There's one thing you midwestern flat landers missed - EZ Pass.

In the midwestern flatlands around Chicago, "EZ Pass" is called "I-Pass".

Toad Trend said...

Parody, maybe - the point is all good comedy contains truth.

That any of the pappy piece is believable indicates the derangement of hardcore elitists.

"(Williams, Anna's last name, is a portmanteau of her parents' surnames.)"

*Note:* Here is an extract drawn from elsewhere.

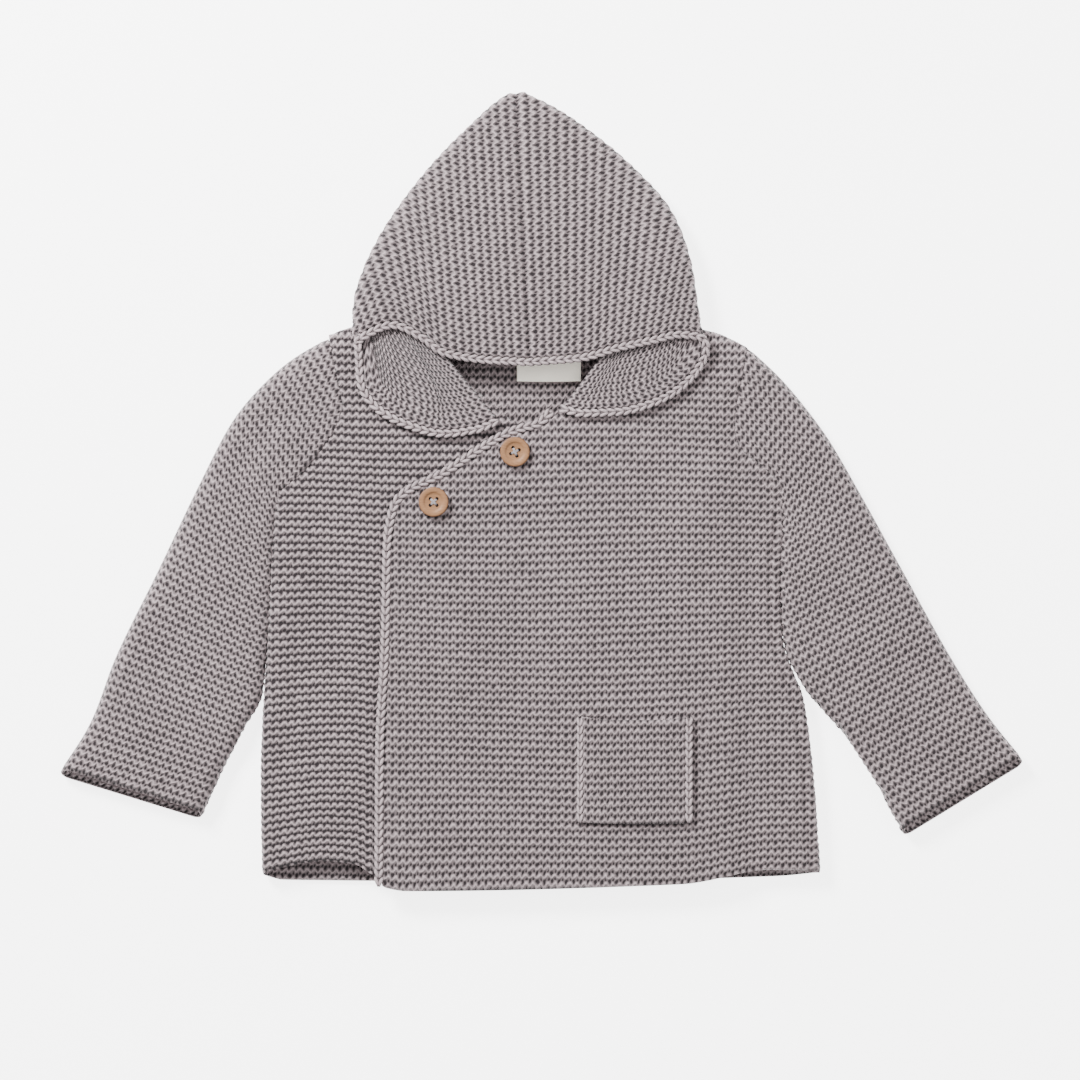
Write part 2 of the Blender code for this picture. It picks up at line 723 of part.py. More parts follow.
def button(name, place, turn, home, guides):
    """A wooden button: a turned disc with a dished face, drilled with four holes."""
    x, y = place
    base = float(over_height(np.array(x), np.array(y))) + WALL / 2 + GAP
    floor = BUTTON_HEIGHT - BUTTON_DISH_DEPTH
    profile = (
        (BUTTON_RADIUS - BUTTON_EDGE, BUTTON_HEIGHT),
        (BUTTON_RADIUS, BUTTON_HEIGHT - BUTTON_EDGE),
        (BUTTON_RADIUS, BUTTON_EDGE),
        (BUTTON_RADIUS - BUTTON_EDGE, 0.0),
    )
    dish = ((0.0, floor), (BUTTON_DISH_RADIUS - BUTTON_EDGE, floor))
    points = (*dish, (BUTTON_DISH_RADIUS, BUTTON_HEIGHT), *profile, (0.0, 0.0))
    mesh = bpy.data.meshes.new(name)
    corners = [(r * MM, 0.0, z * MM) for r, z in points]
    edges = [(i, i + 1) for i in range(len(points) - 1)]
    mesh.from_pydata(corners, edges, [])
    made = add_object(name, mesh, "wood", home)
    made.location = (x * MM, y * MM, base * MM)
    made.rotation_euler = (0.0, 0.0, turn)
    spin = made.modifiers.new("Turned", "SCREW")
    spin.axis = "Z"
    spin.steps = BUTTON_SEGMENTS
    spin.render_steps = BUTTON_SEGMENTS
    spin.use_merge_vertices = True
    spin.merge_threshold = JOIN * MM
    for i in range(4):
        angle = math.pi / 4 + i * math.pi / 2
        reach = BUTTON_HOLE_SPACING / math.sqrt(2) * MM
        drill_mesh = bpy.data.meshes.new(f"{name}_drill_{i}")
        shape = bmesh.new()
        bmesh.ops.create_cone(
            shape,
            cap_ends=True,
            segments=HOLE_SEGMENTS,
            radius1=BUTTON_HOLE_RADIUS * MM,
            radius2=BUTTON_HOLE_RADIUS * MM,
            depth=3 * BUTTON_HEIGHT * MM,
        )
        shape.to_mesh(drill_mesh)
        shape.free()
        drill = add_object(drill_mesh.name, drill_mesh, None, guides)
        drill.parent = made
        drill.location = (reach * math.cos(angle), reach * math.sin(angle), BUTTON_HEIGHT / 2 * MM)
        drill.hide_render = True
        drill.display_type = "WIRE"
        cut = made.modifiers.new(f"Hole {i + 1}", "BOOLEAN")
        cut.operation = "DIFFERENCE"
        cut.object = drill
    return made


def main():
    """Build the cardigan."""
    clear_scene()
    home = collection("baby_cardigan")
    guides = collection("cutters")
    right_front = front_grid(
        -1, RIGHT_FRONT_EDGE, GAP, RIGHT_FRONT_HEM, front_height, RIGHT_FRONT_ROWS, NECK_LEFT.y
    )
    left_front = front_grid(
        1, LEFT_FRONT_EDGE, TRIM_BAND, LEFT_FRONT_HEM, over_height, LEFT_FRONT_ROWS, NECK_RIGHT.y
    )
    sheet("back", back_grid(), WALL, "yarn", home)
    sheet("front_right", right_front, WALL, "yarn", home)
    sheet("front_left", left_front, WALL, "yarn", home)
    sheet("sleeve_right", sleeve_grid(-1, LEFT_SLEEVE), WALL, "yarn", home)
    sheet("sleeve_left", sleeve_grid(1, RIGHT_SLEEVE), WALL, "yarn", home)
    sheet("hood", hood_grid()[:, 1:], WALL, "yarn", home)
    sheet("pocket", pocket_grid(), WALL, "yarn", home)
    sheet("label", label_grid(), LABEL_WALL, "label", home)
    trim("front_edge_trim", wrap_line(), home)
    trim("hood_edge_trim", face_line(), home)
    for name, (place, turn) in BUTTONS.items():
        button(name, place, turn, home, guides)


main()
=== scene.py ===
"""Looks of a baby's hooded wrap cardigan in thick garter stitch, laid flat on its back.

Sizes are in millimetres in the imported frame: X runs across the garment, Y from the hem up to the
point of the hood and Z up from the surface. Each knitted piece is a lattice of stitches across and
ridges along, cut to the outline of its panel, given the relief of the stitches and closed into a
thin shell. The stitch pattern in the finishes is the same formula as the relief in the meshes.
"""

import logging
import math
from collections.abc import Callable, Sequence
from dataclasses import dataclass, field
from typing import Any, NamedTuple

import bpy
import numpy as np
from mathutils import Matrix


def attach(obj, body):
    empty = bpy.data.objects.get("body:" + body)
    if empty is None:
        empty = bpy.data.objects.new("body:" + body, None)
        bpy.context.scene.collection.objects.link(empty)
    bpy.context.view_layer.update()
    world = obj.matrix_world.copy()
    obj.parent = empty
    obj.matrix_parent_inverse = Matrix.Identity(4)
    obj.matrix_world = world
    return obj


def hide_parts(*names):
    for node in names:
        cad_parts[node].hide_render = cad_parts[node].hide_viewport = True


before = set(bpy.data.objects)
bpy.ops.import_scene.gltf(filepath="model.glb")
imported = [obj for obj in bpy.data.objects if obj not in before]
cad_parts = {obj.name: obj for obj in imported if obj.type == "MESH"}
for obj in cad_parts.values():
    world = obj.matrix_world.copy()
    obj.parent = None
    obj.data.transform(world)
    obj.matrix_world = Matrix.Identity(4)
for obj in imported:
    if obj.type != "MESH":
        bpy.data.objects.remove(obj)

LOG = logging.getLogger("cardigan")
MM = 0.001
ROOT = "root"
Grid = np.ndarray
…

"At Yael Farms, Anna gets plenty of exercise. She spends the day herding ibex, drawing water from a well, and moving heavy stones."

Classic liberal.

michaele said...

I loved it and would have fallen for it totally without the Instapundit heads up it was parody. Even with the warning, I got sucked in feeling inferior for a moment about the dog being taught to use the Ipad. "Oh, no...mine only sits on command to get a treat.I must set the bar higher". Shades of the Chinese mother thing which was NOT parody.

lemondog said...

It is interesting as it drifts more and more into the esoteric.

His memo to Obama on polling is pretty funny: Political Memo: How to Defeat the Tea Party

Triangle Man said...

Five Internet points to anyone who can explain what Penny is going on about. This offer is also available to Penny.

The Crack Emcee said...

If you just glance at it, you'll be confused. If you read it, it's fine parody of the NYT.

Parody, my ass - it's spot-on truth. Compare it to a very-real article in The San Francisco Weekly of Trader Joe's shoppers, and - based on it's descriptions of New York Times readers - you tell me where the parody begins:

Every Trader Joe's parking lot everywhere is an effed-up jungle from hell. If you don't know how to properly wield your Subaru into a space the size of a kiddy pool, just walk. And once you're done shopping, throw your groceries in the car and drive. Don't sit there and phone your psychic or listen to the end of Fresh Air. It's rude.

I don't know how you can post this - and shop at Whole Foods - and not think the "parody" isn't laughing at you as well. Major disconnect there.

Anonymous said...

No quote from Greg Packer? I call bullshit.